To bring two oil paintings from the Prado Museum in Spain to Israel involved tremendous collaboration, according to a statement by James S. Snyder, director of the Israel Museum.
“Showcasing Goya’s artistic virtuosity and demonstrating the breadth of the Israel Museum’s partnerships with its sister institutions worldwide, 10 major paintings from the Prado Museum in Madrid will be displayed alongside important works on paper from the Israel Museum’s own extensive holdings.”
It is important that the exhibition takes place to celebrate 30 years of diplomatic relations with Spain.
“Especially with works by Goya that are as meaningful as these, rendering with such power and breadth of personal to social to political life in Spain during his time,” Snyder said. The collaboration was aided by Manuela B. Mena Marques, the head of 18th century and Goya paintings department at the Prado, who selected the 10 works for loan.
‘Self Portrait’ (photo credit: ELIE POSNER / ISRAEL MUSEUM)
‘Self Portrait’ (photo credit: ELIE POSNER / ISRAEL MUSEUM)
Titled “Daydreams and Nightmares,” the exhibition at the Israel Museum was curated by Shlomit Steinberg. On one far wall are three large paintings, including The Parasol and The Straw Manikin mentioned above. To get to them, visitors walk past Goya’s etchings and aquatints. The Israel Museum owns some of these from three collections: La Tauromaquia (bullfighting; 1815-16), Los Disparates (1815-23) and Disasters of War (1810-20), while a fourth, called Los Capriches (1797-98) is on extended loan from the Weizmann Institute of Science.
Steinberg notes that most of the etchings were not published until the 1860s and they provide a deeper understanding of Goya as both a modernist and social critic.

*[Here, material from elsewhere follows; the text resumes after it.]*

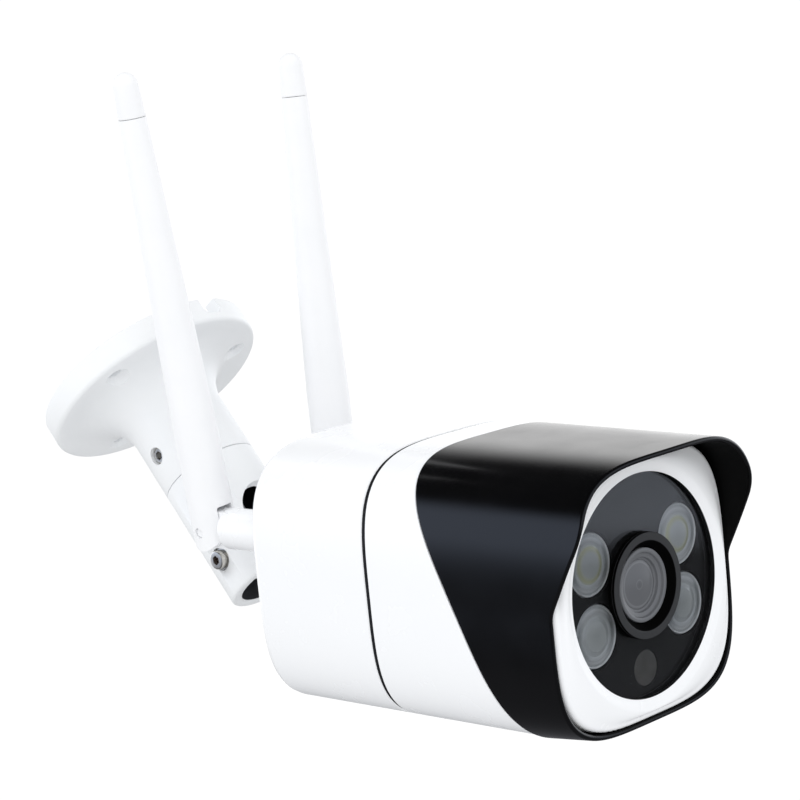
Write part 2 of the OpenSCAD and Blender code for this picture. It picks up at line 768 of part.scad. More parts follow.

“He criticized elements in Spanish society but did not jeopardize his position or [risk an] Inquisition query.” After all, we forget that even in Goya’s time the Inquisition was still powerful and blasphemy was punishable.
“Spain didn’t have a long tradition of printmaking. In his study period he was one of the first,” says Steinberg.
Accompanying the black-and-white prints is a short excerpt from the 2006 film Goya’s Ghosts, which shows the process of making an etching.
“He was a master of light and shade. He also depicted the composition according to his needs, such as the bullfights. He uses the horizontal format, and when he tells about everyday Madrid he does vertical composition like a book.”
‘Dead Birds’ by Francisco Goya (photo credit: ELIE POSNER / ISRAEL MUSEUM)
‘Dead Birds’ by Francisco Goya (photo credit: ELIE POSNER / ISRAEL MUSEUM)
There is such a great contrast between the younger Goya and his etchings and later work that it is almost like seeing works by two people. His earlier paintings, including most of the 10 on display, show “domestic and pastoral scenes,” that are full of “light and shadow,” according to a statement by the museum. He was “eager to please his patrons and guided by the promise of public approval and financial stability.”
“I saw this,” Goya wrote on one of his etchings depicting a cruel scene during the war with Napoleon.
Napoleon’s army had occupied Spain in 1807, and in 1808 there was a Spanish popular uprising. Goya famously depicted the beginning of the rebellion in The Second of May and The Third of May (not in the exhibition) in 1814 after the French had been ejected.
However, during the course of the war the artist witnessed masses of atrocities. To cope, he set them down in etching: corpses mutilated, men lynched and executed, women firing cannons at the enemy. One frame depicts men chopped into pieces and festooned on a tree, a head pushed onto a branch. Such scenes remind us of the Syrian war.
This is where Goya is a unique artist: his transformation from court painter, artist of the bourgeois pleasures, to a man caught between daydreams and nightmares, as the exhibit is faithfully titled. He was a very human artist, and in that sense also modern. In letters he wrote, he vulgarly described his passions and sexual appetites. His etchings of witches and particularly Linda Maestra, which shows a nude woman riding a broom while clinging on to an elderly man, is especially disturbing. He also depicted condemned men and prisoners. Even when etching bullfighting, he felt compelled to provide an image of the “dreadful events in the front rows of the ring at Madrid and death of the mayor of Torrejon,” showing a man impaled on a bull and others trampled to death.
‘Shepherd Playing a Pipe’ by Francisco Goya (photo credit: ELIE POSNER / ISRAEL MUSEUM)
‘Shepherd Playing a Pipe’ by Francisco Goya (photo credit: ELIE POSNER / ISRAEL MUSEUM)
Biographer Robert Hughes wrote in 2003 that Goya “wanted to make images that compel a moral understanding of ordinary and terrible things. In this, he is unlike practically any artist now alive.”
What Hughes notes, in passing, is that Goya is the patron saint of war photographers. More than patron saint, he channeled the horrors of life. In photography we still feel removed from the suffering, but something about Goya approaches a reality that few others have touched.